Aber ist vorsichtiges Biwakieren nicht unproblematisch?
Diesem Eindruck widerspricht Hanspeter Mayr energisch: "Wenn Leute sagen, dass sie doch gar nicht stören, dann muss ich sagen: Doch, es ist so aufgrund der überragenden Sinnesleistungen vieler Tierarten." Laut Mayr kann die reine Anwesenheit von Menschen dazu führen, dass sich bestimmte Tiere für oder gegen einen Lebensraum entscheiden.
Fazit: Es ist ein Trugschluss zu glauben, wer nur leise sei und seinen Müll wieder mitnehme, hinterlasse keine Spuren in der Natur.
Hilft es, wenn ich im Wohnmobil oder Auto übernachte?

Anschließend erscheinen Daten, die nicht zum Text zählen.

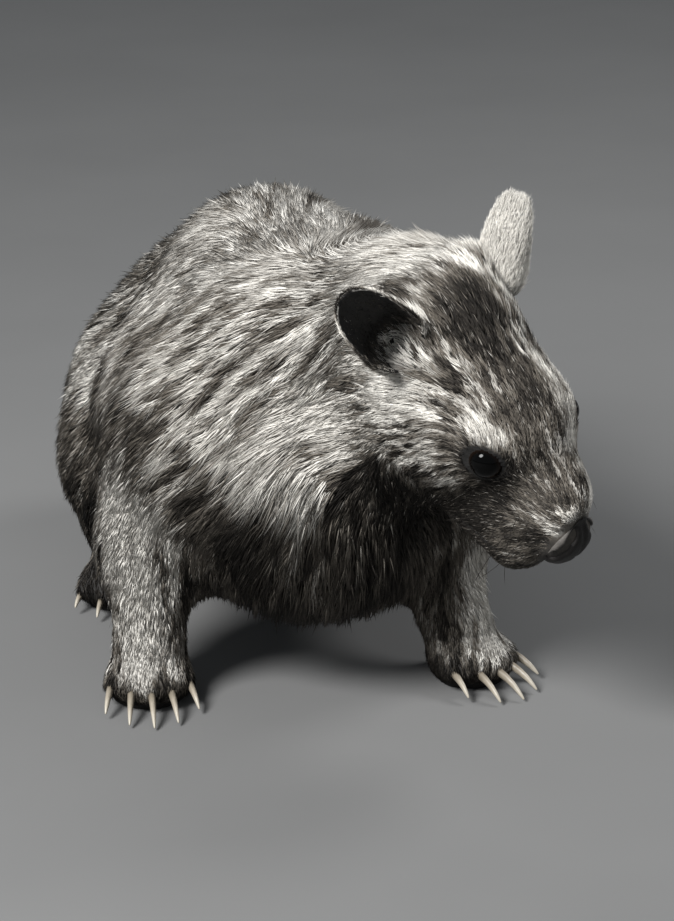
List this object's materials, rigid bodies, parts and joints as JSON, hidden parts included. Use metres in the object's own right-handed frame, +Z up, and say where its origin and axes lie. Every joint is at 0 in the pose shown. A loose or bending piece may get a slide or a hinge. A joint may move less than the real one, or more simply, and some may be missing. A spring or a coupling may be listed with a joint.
{
  "type": "standing wombat figure",
  "caption": "Life-size still model of a standing wombat, head lowered and turned to its left, with upright ears, short sturdy legs and long curved claws; it rests on its soles.",
  "frame": {"origin": "on the floor, under the middle of the whole animal's outer box", "axes": "+Z up, -Y the way the body faces, +X the animal's left side; the length runs along Y"},
  "size_m": [0.3446, 0.6016, 0.3899],
  "materials": {
    "coat_back": "short grey-brown coat, mottled with silvery tips",
    "coat_head": "short mottled face coat, grey-brown with pale patches",
    "coat_pale": "pale silvery coat of the nape and the ears",
    "coat_leg": "short coat of the legs, paler outside than inside",
    "coat_foot": "very short dark coat of the feet",
    "claw": "worn ivory-coloured horn, half gloss",
    "eye": "wet, near black, high gloss",
    "nose_leather": "dark granular nose skin, half matt"
  },
  "bodies": {
    "root": {"ear_right": "coat_pale", "eye_right": "eye", "ear_left": "coat_pale", "eye_left": "eye", "nose": "nose_leather", "head": "coat_head", "neck": "coat_pale", "torso": "coat_back", "tail": "coat_back", "foreleg_right": "coat_leg", "hindleg_right": "coat_leg", "foreleg_left": "coat_leg", "hindleg_left": "coat_leg", "forefoot_right": "coat_foot", "claw_forefoot_right_1": "claw", "claw_forefoot_right_2": "claw", "claw_forefoot_right_3": "claw", "claw_forefoot_right_4": "claw", "claw_forefoot_right_5": "claw", "hindfoot_right": "coat_foot", "claw_hindfoot_right_1": "claw", "claw_hindfoot_right_2": "claw", "claw_hindfoot_right_3": "claw", "claw_hindfoot_right_4": "claw", "forefoot_left": "coat_foot", "claw_forefoot_left_1": "claw", "claw_forefoot_left_2": "claw", "claw_forefoot_left_3": "claw", "claw_forefoot_left_4": "claw", "claw_forefoot_left_5": "claw", "hindfoot_left": "coat_foot", "claw_hindfoot_left_1": "claw", "claw_hindfoot_left_2": "claw", "claw_hindfoot_left_3": "claw", "claw_hindfoot_left_4": "claw"}
  },
  "joints": []
}
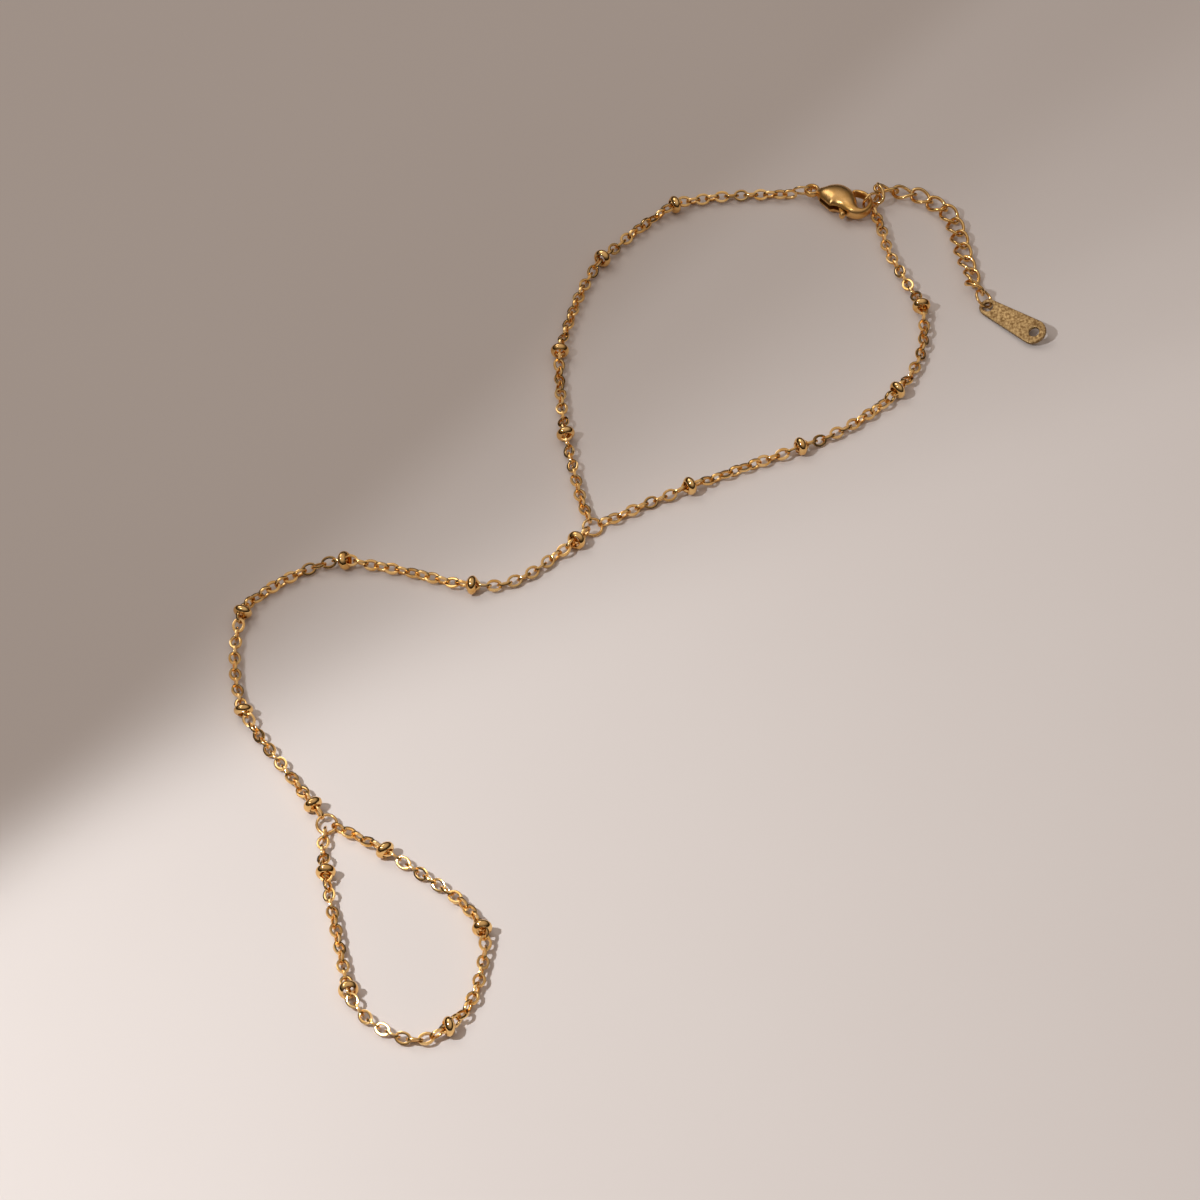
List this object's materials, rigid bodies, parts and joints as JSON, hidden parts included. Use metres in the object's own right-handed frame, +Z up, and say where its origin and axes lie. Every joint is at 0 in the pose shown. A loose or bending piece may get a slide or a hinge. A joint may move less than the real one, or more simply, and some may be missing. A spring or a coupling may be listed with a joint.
{
  "type": "hand chain bracelet with finger loop",
  "caption": "A fine gold hand chain with small rondelle beads, a wrist loop with a lobster clasp, a finger loop and an extender chain ending in a small tag.",
  "frame": {"origin": "on the floor under the middle of the laid chain", "axes": "+X is to the right as the chain lies, from the hand strand to the extender; +Y is the longest way, from the finger loop to the clasp; +Z is up from the floor, the thin way"},
  "size_m": [0.1012, 0.1424, 0.0028],
  "materials": {
    "polished_gold": "polished gold plate",
    "tag_gold": "finely textured gold plate"
  },
  "bodies": {
    "root": {"wrist_chain_left": "polished_gold", "wrist_chain_right": "polished_gold", "hand_chain": "polished_gold", "finger_chain": "polished_gold", "wrist_bead_1": "polished_gold", "wrist_bead_2": "polished_gold", "wrist_bead_3": "polished_gold", "wrist_bead_4": "polished_gold", "wrist_bead_5": "polished_gold", "wrist_bead_6": "polished_gold", "wrist_bead_7": "polished_gold", "wrist_bead_8": "polished_gold", "hand_bead_1": "polished_gold", "hand_bead_2": "polished_gold", "hand_bead_3": "polished_gold", "hand_bead_4": "polished_gold", "hand_bead_5": "polished_gold", "hand_bead_6": "polished_gold", "finger_bead_1": "polished_gold", "finger_bead_2": "polished_gold", "finger_bead_3": "polished_gold", "finger_bead_4": "polished_gold", "finger_bead_5": "polished_gold", "wrist_junction_ring": "polished_gold", "finger_junction_ring": "polished_gold", "catch_ring": "polished_gold", "tag_ring": "polished_gold", "clasp_end_link": "polished_gold", "extender_link_1": "polished_gold", "extender_link_2": "polished_gold", "extender_link_3": "polished_gold", "extender_link_4": "polished_gold", "extender_link_5": "polished_gold", "extender_link_6": "polished_gold", "extender_link_7": "polished_gold", "extender_link_8": "polished_gold", "extender_link_9": "polished_gold", "extender_link_10": "polished_gold", "extender_link_11": "polished_gold", "extender_link_12": "polished_gold", "clasp_body": "polished_gold", "tag": "tag_gold"},
    "lever": {"clasp_lever": "polished_gold"}
  },
  "joints": [
    {"name": "clasp_lever_hinge", "type": "hinge", "parent": "root", "child": "lever", "pos_m": [0.02505, 0.06769, 0.0014], "axis": [0, 0, -1], "range_deg": [0, 22], "stiffness_Nm_per_rad": 0.003}
  ]
}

Auch diese Urlauber machen in sensiblen Naturräumen wie dem Elbsandsteingebirge Probleme. "Es gibt hier keine Bäche, weil das Wasser schnell versickert", erklärt Hanspeter Mayr. Also zieht es Menschen mit Wohnmobil oder dem eigenen Auto an den Fluss, eigentlich von der Wassergüte ein Topgewässer in Sachsen. Nicht im vergangenen Sommer: "Da kamen uns die Schaumkronen entgegen", sagt Mayr.
Ohnehin ist die rechtliche Lage eindeutig: In Deutschland kann man mit dem Camper laut ADAC nur außerhalb von Camping- oder Stellplätzen übernachten, um die Fahrtüchtigkeit wiederherzustellen. Die einzelne Nacht sollte dabei auf zehn Stunden begrenzt sein, Campingstühle darf man nicht aufstellen. Wer dagegen verstößt, muss mit einem Bußgeld rechnen. In geschützten Naturräumen sind die Regeln besonders streng.
Welche Alternativen habe ich?
In geschützten Gebieten gibt es manchmal spezielle Naturlager- oder Trekkingplätze, wo man sein Zelt legal aufschlagen kann. Teils gibt es Toilettenhäuschen und eine kleine Feuerstelle. Solche Lagerplätze wurden etwa im Sauerland und in der Eifel ausgewiesen.
Im Schwarzwald stehen mehrere Plätze von Mai bis Oktober zur Verfügung. In Schleswig-Holstein heißen sie Übernachtungsplätze. Wichtig ist, sich frühzeitig über die Verfügbarkeit zu informieren.